Grief is seen as communal, not private. The community holds space while each person’s grief is brought forward and honored as time and format allows.


“Grief needs a witness. Not someone to fix it, but someone to stand near.”--Francis Weller


 4. Honoring & Integration

Theme: From sorrow to sacred meaning


After the wave of expression, there is a turning toward integration. Participants are supported in remembering the beauty, love, and meaning that gave rise to the grief. This may include:


  • Lighting candles, sharing gratitude, creating offerings
     
  • Speaking the names of the dead or what has been lost
     
  • Resting in stillness, song, or silence
     

This phase transforms grief from an unbearable weight into a source of depth and connection.


 5. Re-emergence & Closure

Theme: Returning with new depth


The ritual concludes with a conscious return to "ordinary time." The sacred container is gently opened. Participants may:


  • Share reflections or insights
     
  • Offer blessings to one another
     
  • Eat a communal meal or perform a grounding act
     

This stage emphasizes the return—not to “normal,” but to life enriched by what has been touched in the ritual space.


"We come back not as we were, but stretched wider by sorrow and praise.”--Francis Weller


A community grieves together


The altar above was for a Ritual that was incorporated into an annual 3-day sacred music festival. The impetus behind including a Grief Ritual this year was that several key figures in the wider community had recently passed and people needed a space and a process to acknowledge and share their grief, in addition to having the opportunity to process their personal griefs and other collective sorrows. Attendees were invited to bring photos, sacred objects and other mementos to place on the altar throughout the weekend. On Sunday morning, a group of about 60 attendees gathered on the pier near the property's pond for a powerful Sacred Remembering Ritual to honor individuals in the community and in our personal lives who have passed, as well as to grieve all other losses and sorrows, such as those of the world, the places in us that have not known love and the things we expected in life but did not receive. Woven into the Ritual was live drumming, harmonium playing and toning vocals, adding rich layers to the Ritual. It was the first time for almost all attendees to experience a Grief Ritual and the response of particIpants demonstrates just how potent--and needed--such communal experiences are. 

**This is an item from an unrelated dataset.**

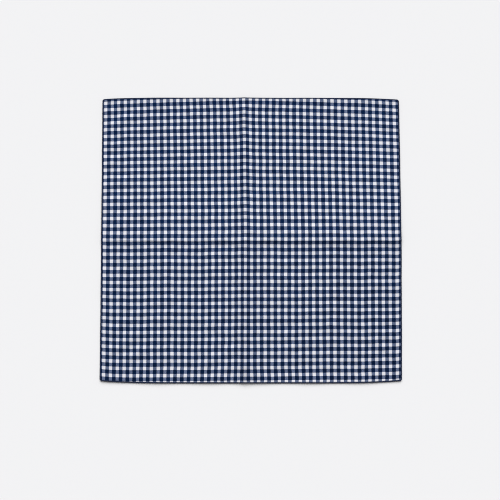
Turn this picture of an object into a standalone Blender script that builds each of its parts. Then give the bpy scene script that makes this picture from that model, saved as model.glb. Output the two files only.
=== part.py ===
"""A square cotton gingham scarf, opened out of its folds and laid flat.

It is one square of woven cloth with a narrow rolled hem all round. The underside lies flat
in four quarters, and the two creases of its folding stand up between them as ridges that
cross near the middle. Metres, +Z up. The origin is on the surface that the cloth lies on,
under the middle of its outline.
"""

from math import ceil, hypot, radians, sqrt

import bpy

MM = 0.001

# Outline: the corners as the cloth lies, before they are rounded
TOP_LEFT = (-279.7 * MM, 264.6 * MM)
TOP_RIGHT = (277.6 * MM, 263.9 * MM)
BOTTOM_LEFT = (-278.4 * MM, -261.9 * MM)
BOTTOM_RIGHT = (276.6 * MM, -261.8 * MM)
CORNER_RADIUS = 4.0 * MM

# How far each side bows out past the line between its corners, or in if negative. A power of
# 2 is an even curve, and a higher one is a straighter side that falls off close to its corners.
TOP_BOW, TOP_POWER = 3.4 * MM, 7
BOTTOM_BOW, BOTTOM_POWER = 4.6 * MM, 6
LEFT_BOW, LEFT_POWER = -0.2 * MM, 2
RIGHT_BOW, RIGHT_POWER = 1.6 * MM, 2.5

# The flat square that the grid is ruled on before it is drawn out to the outline
HALF_WIDTH = 280 * MM
HALF_DEPTH = 268 * MM

CLOTH_THICKNESS = 1.2 * MM
HEM_THICKNESS = 2.0 * MM
HEM_SECTION = (
    # in from the edge, lift of the underside, thickness
    (0.0 * MM, 0.45 * MM, 0.9 * MM),
    (0.6 * MM, 0.12 * MM, 1.6 * MM),
    (1.5 * MM, 0.0 * MM, HEM_THICKNESS),
    (2.4 * MM, 0.0 * MM, 1.6 * MM),
    (3.2 * MM, 0.0 * MM, CLOTH_THICKNESS),
)

# Creases: a row for each section along the crest, from one side of the cloth to the other
UPRIGHT_CREASE = (
    # y, x of the crest, height
    (-266 * MM, -10.6 * MM, 1.9 * MM),
    (-232 * MM, -10.7 * MM, 8.0 * MM),
    (-140 * MM, -10.9 * MM, 9.0 * MM),
    (0 * MM, -10.9 * MM, 8.6 * MM),
    (140 * MM, -12.1 * MM, 9.2 * MM),
    (236 * MM, -13.0 * MM, 7.9 * MM),
    (268 * MM, -13.2 * MM, 2.8 * MM),
)
LEVEL_CREASE = (
    # x, y of the crest, height
    (-280 * MM, -1.6 * MM, 2.3 * MM),
    (-235 * MM, -2.2 * MM, 3.8 * MM),
    (-183 * MM, -1.8 * MM, 4.3 * MM),
    (-157 * MM, -2.8 * MM, 5.4 * MM),
    (-104 * MM, -2.0 * MM, 3.0 * MM),
    (-78 * MM, -1.6 * MM, 4.4 * MM),
    (-26 * MM, -2.4 * MM, 4.3 * MM),
    (26 * MM, -2.2 * MM, 5.2 * MM),
    (104 * MM, -2.1 * MM, 4.0 * MM),
    (156 * MM, -2.2 * MM, 4.8 * MM),
    (190 * MM, -2.0 * MM, 4.1 * MM),
    (234 * MM, -2.0 * MM, 5.3 * MM),
    (280 * MM, -2.3 * MM, 4.5 * MM),
)
# From a crest to where the cloth is flat again, on its lower side and on its higher side
UPRIGHT_FLANKS = (48 * MM, 48 * MM)
LEVEL_FLANKS = (14 * MM, 140 * MM)
# How much more steeply a flank falls beside its crest than further out
UPRIGHT_POWERS = (3.3, 3.3)
LEVEL_POWERS = (2.5, 2.0)
CROSSING_LOSS = 0.2  # how much lower the level crease is on the crest of the upright one
CREST_RADIUS = 1.2 * MM

# Ruling of the grid
FLANK_RULES = (0.05, 0.125, 0.23, 0.36, 0.54, 0.75, 1.0)  # shares of a flank, from its crest
FIELD_STEP = 26 * MM  # widest spacing where the cloth is flat

COTTON_COLOUR = (0.225, 0.243, 0.308, 1)  # navy and white checks, seen from far off
COTTON_ROUGHNESS = 0.85
SHARP_ANGLE = radians(50)  # only the thin rim of the hem is steeper than this


def between(low, high, share):
    return low + (high - low) * share


def along(table, place):
    """The values of a table's row at this place, between the rows that stand beside it."""
    for lower, upper in zip(table, table[1:]):
        if place <= upper[0]:
            break
    share = min(max((place - lower[0]) / (upper[0] - lower[0]), 0), 1)
    eased = share * share * (3 - 2 * share)
    return [between(a, b, eased) for a, b in zip(lower[1:], upper[1:])]


def even_rules(start, end):
    """Evenly spaced places between two others, no further apart than the field's step."""
    steps = ceil((end - start) / FIELD_STEP)
    return [between(start, end, n / steps) for n in range(1, steps)]


def rules(half, crest, flanks):
    """Where the grid is ruled across the flat square: at the hems, the field and the crest."""
    hem = [inset for inset, _, _ in HEM_SECTION]
    low_hem = [-half + inset for inset in hem]
    high_hem = [half - inset for inset in reversed(hem)]
    low_flank = [crest - share * flanks[0] for share in reversed(FLANK_RULES)]
    high_flank = [crest + share * flanks[1] for share in FLANK_RULES]
    low_field = even_rules(low_hem[-1], low_flank[0])
    high_field = even_rules(high_flank[-1], high_hem[0])
    return low_hem + low_field + low_flank + [crest] + high_flank + high_field + high_hem


def rounded_corner(a, b):
    """Draws a point near a corner of the flat square inside the corner's quarter circle."""
    past_a = abs(a) - (HALF_WIDTH - CORNER_RADIUS)
    past_b = abs(b) - (HALF_DEPTH - CORNER_RADIUS)
    if past_a <= 0 or past_b <= 0:
        return a, b
    drawn_a = past_a * sqrt(1 - (past_b / CORNER_RADIUS) ** 2 / 2) - past_a
    drawn_b = past_b * sqrt(1 - (past_a / CORNER_RADIUS) ** 2 / 2) - past_b
    return a + (drawn_a if a > 0 else -drawn_a), b + (drawn_b if b > 0 else -drawn_b)


def bow(size, power, share):
    return size * (1 - abs(2 * share - 1) ** power)


def crest_shift(table, place, ruled_crest, a, half):
    """How far a rule moves so that the rule on the crest follows the crest."""
    crest = along(table, place)[0]
    side = half - ruled_crest if a > ruled_crest else half + ruled_crest
    return (crest - ruled_crest) * (1 - abs(a - ruled_crest) / side)


def plan(a, b):
    """Where a point of the flat square lies, seen from above."""
    s = (a + HALF_WIDTH) / (2 * HALF_WIDTH)
    t = (b + HALF_DEPTH) / (2 * HALF_DEPTH)
    left = between(BOTTOM_LEFT[0], TOP_LEFT[0], t) - bow(LEFT_BOW, LEFT_POWER, t)
    right = between(BOTTOM_RIGHT[0], TOP_RIGHT[0], t) + bow(RIGHT_BOW, RIGHT_POWER, t)
    bottom = between(BOTTOM_LEFT[1], BOTTOM_RIGHT[1], s) - bow(BOTTOM_BOW, BOTTOM_POWER, s)
    top = between(TOP_LEFT[1], TOP_RIGHT[1], s) + bow(TOP_BOW, TOP_POWER, s)
    return between(left, right, s), between(bottom, top, t)


def ridge(distance, height, flanks, powers):
    """Height of a crease at this distance past its crest."""
    side = 0 if distance < 0 else 1
    reach = hypot(distance, CREST_RADIUS) - CREST_RADIUS
    return height * max(1 - reach / flanks[side], 0) ** powers[side]


def crease_height(x, y):
    """Height of the cloth over the surface: the level crease runs on across the upright one."""
    upright_x, upright_height = along(UPRIGHT_CREASE, y)
    level_y, level_height = along(LEVEL_CREASE, x)
    upright = ridge(x - upright_x, upright_height, UPRIGHT_FLANKS, UPRIGHT_POWERS)
    level = ridge(y - level_y, level_height, LEVEL_FLANKS, LEVEL_POWERS)
    return upright + level * (1 - CROSSING_LOSS * upright / upright_height)


def hem_section(a, b):
    """Lift of the underside and thickness, from the distance to the nearest edge."""
    inset = min(HALF_WIDTH - abs(a), HALF_DEPTH - abs(b))
    for (inner, lift, thickness), (outer, next_lift, next_thickness) in zip(
        HEM_SECTION, HEM_SECTION[1:]
    ):
        if inset <= outer:
            share = max(inset - inner, 0) / (outer - inner)
            return between(lift, next_lift, share), between(thickness, next_thickness, share)
    return 0.0, CLOTH_THICKNESS


def centre_on_origin(mesh):
    xs = [vertex.co.x for vertex in mesh.vertices]
    ys = [vertex.co.y for vertex in mesh.vertices]
    for vertex in mesh.vertices:
        vertex.co.x -= (min(xs) + max(xs)) / 2
        vertex.co.y -= (min(ys) + max(ys)) / 2


def cotton():
    material = bpy.data.materials.new("gingham_cotton")
    material.use_nodes = True
    shader = material.node_tree.nodes["Principled BSDF"]
    shader.inputs["Base Color"].default_value = COTTON_COLOUR
    shader.inputs["Roughness"].default_value = COTTON_ROUGHNESS
    shader.inputs["Metallic"].default_value = 0
    material.diffuse_color = COTTON_COLOUR
    return material


def scarf():
    """The underside as a grid on its folds, thickened upward to the cloth and its hem."""
    upright_crest = along(UPRIGHT_CREASE, 0)[0]
    level_crest = along(LEVEL_CREASE, 0)[0]
    across = rules(HALF_WIDTH, upright_crest, UPRIGHT_FLANKS)
    down = rules(HALF_DEPTH, level_crest, LEVEL_FLANKS)
    bpy.ops.mesh.primitive_grid_add(
        x_subdivisions=len(across) - 1, y_subdivisions=len(down) - 1, size=1
    )
    cloth = bpy.context.object
    cloth.name = cloth.data.name = "scarf_cloth"
    depth = cloth.vertex_groups.new(name="thickness")
    for vertex in cloth.data.vertices:
        column = round((vertex.co.x + 0.5) * (len(across) - 1))
        row = round((vertex.co.y + 0.5) * (len(down) - 1))
        a, b = across[column], down[row]
        lift, thickness = hem_section(a, b)
        a, b = rounded_corner(a, b)
        x, y = plan(a, b)
        x += crest_shift(UPRIGHT_CREASE, y, upright_crest, a, HALF_WIDTH)
        y += crest_shift(LEVEL_CREASE, x, level_crest, b, HALF_DEPTH)
        vertex.co = (x, y, lift + crease_height(x, y))
        depth.add([vertex.index], thickness / HEM_THICKNESS, "REPLACE")
    centre_on_origin(cloth.data)

    thicken = cloth.modifiers.new("thickness", "SOLIDIFY")
    thicken.thickness = HEM_THICKNESS
    thicken.offset = 1
    thicken.use_even_offset = True
    thicken.vertex_group = depth.name
    cloth.data.materials.append(cotton())
    cloth.data.shade_smooth()
    cloth.data.set_sharp_from_angle(angle=SHARP_ANGLE)
    return cloth


def main():
    for leftover in list(bpy.data.objects):
        bpy.data.objects.remove(leftover)
    collection = bpy.data.collections.new("square_scarf")
    bpy.context.scene.collection.children.link(collection)
    cloth = scarf()
    for owner in list(cloth.users_collection):
        owner.objects.unlink(cloth)
    collection.objects.link(cloth)


main()
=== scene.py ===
"""The looks of a square gingham scarf: woven cotton with a narrow rolled hem, laid flat.

The cloth is one thin sheet. It lies flat in four quarters, its two fold creases stand up
between them as soft ridges, and its edge is rolled under all round. Navy overlock thread is
wound round the roll, and a line of small stitches runs just inside it. Metres, +Z up, in the
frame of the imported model.
"""

from math import cos, pi, radians, sin, sqrt, tau

import bpy
import numpy as np
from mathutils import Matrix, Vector


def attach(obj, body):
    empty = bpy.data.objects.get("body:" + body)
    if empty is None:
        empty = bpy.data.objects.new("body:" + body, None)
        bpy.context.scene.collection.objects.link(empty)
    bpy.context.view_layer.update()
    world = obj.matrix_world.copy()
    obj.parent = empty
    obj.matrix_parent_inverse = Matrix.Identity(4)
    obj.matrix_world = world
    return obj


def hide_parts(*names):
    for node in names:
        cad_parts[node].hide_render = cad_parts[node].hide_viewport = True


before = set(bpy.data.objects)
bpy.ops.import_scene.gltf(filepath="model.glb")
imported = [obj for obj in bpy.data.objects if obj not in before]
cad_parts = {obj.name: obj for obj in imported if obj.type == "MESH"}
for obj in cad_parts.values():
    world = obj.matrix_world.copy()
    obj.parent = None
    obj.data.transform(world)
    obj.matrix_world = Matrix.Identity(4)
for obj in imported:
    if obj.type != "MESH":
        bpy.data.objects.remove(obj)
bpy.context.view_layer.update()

MM = 0.001

# Outline: the corners as the cloth lies, before they are rounded
TOP_LEFT = (-279.7 * MM, 264.6 * MM)
TOP_RIGHT = (277.6 * MM, 263.9 * MM)
BOTTOM_LEFT = (-278.4 * MM, -261.9 * MM)
BOTTOM_RIGHT = (276.6 * MM, -261.8 * MM)
CORNER_RADIUS = 4.0 * MM

# How far each side bows out past the line between its corners, and how square that bow is
TOP_BOW, TOP_POWER = 3.4 * MM, 7
BOTTOM_BOW, BOTTOM_POWER = 4.6 * MM, 6
LEFT_BOW, LEFT_POWER = -0.2 * MM, 2
RIGHT_BOW, RIGHT_POWER = 1.6 * MM, 2.5

# The level crease pushes the hem out a little at the right: how far, where, over what reach
RIGHT_PUSH, RIGHT_PUSH_Y, RIGHT_PUSH_REACH = 0.6 * MM, -34 * MM, 30 * MM
PUSH_POWER = 14  # how quickly the push fades inward from the hem
PUSH_FLATNESS = 4  # how even it is along the hem before it ends

# The flat square that the cloth is ruled on before it is drawn out to the outline
HALF_WIDTH = 280 * MM
HALF_DEPTH = 268 * MM

# Creases: a row for each section along the crest, from one side of the cloth to the other
UPRIGHT_CREASE = (
    # y, x of the crest, height
    (-266 * MM, -10.6 * MM, 1.9 * MM),
    (-232 * MM, -10.7 * MM, 8.0 * MM),
    (-140 * MM, -10.9 * MM, 9.0 * MM),
    (0 * MM, -10.9 * MM, 8.6 * MM),
    (140 * MM, -12.1 * MM, 9.2 * MM),
    (236 * MM, -13.0 * MM, 7.9 * MM),
    (268 * MM, -13.2 * MM, 2.8 * MM),
)
LEVEL_CREASE = (
    # x, y of the crest, height
    (-280 * MM, -1.6 * MM, 2.3 * MM),
    (-235 * MM, -2.2 * MM, 3.8 * MM),
    (-183 * MM, -1.8 * MM, 4.3 * MM),
    (-157 * MM, -2.8 * MM, 5.4 * MM),
    (-104 * MM, -2.0 * MM, 3.0 * MM),
    (-78 * MM, -1.6 * MM, 4.4 * MM),
    (-26 * MM, -2.4 * MM, 4.3 * MM),
    (26 * MM, -2.2 * MM, 5.2 * MM),
    (104 * MM, -2.1 * MM, 4.0 * MM),
    (156 * MM, -2.2 * MM, 4.8 * MM),
    (190 * MM, -2.0 * MM, 4.1 * MM),
    (234 * MM, -2.0 * MM, 5.3 * MM),
    (280 * MM, -2.3 * MM, 4.5 * MM),
)
# From a crest to where the cloth is flat again, on its lower side and on its higher side
UPRIGHT_FLANKS = (48 * MM, 48 * MM)
LEVEL_FLANKS = (14 * MM, 140 * MM)
# How much more steeply a flank falls beside its crest than further out
UPRIGHT_POWERS = (3.3, 3.3)
LEVEL_POWERS = (2.5, 2.0)
CROSSING_LOSS = 0.2  # how much lower the level crease is on the crest of the upright one
CREST_RADIUS = 1.2 * MM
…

Some of the written feedback received includes:


"Maggie Kuhn held a grief circle that was the most powerful, healing, loving, melancholy, and truly cathartic ceremony that I have ever done. We prayed, we wept, we felt, we moved energy and we healed in gratitude."


"It was such a special, core memory for both of us [attendee and his young son] to be open to cry with each other and just hold each other in love."


"Thank you so much for the remembrance,  grief and gratitude service. it was really wonderful, and it helped me a lot."


"A beautiful ceremony that I will never forget."


"I have been so heavy with grief. But after today's ritual, I feel grounded for the first time in a long time."


"This was my favorite part of the festival."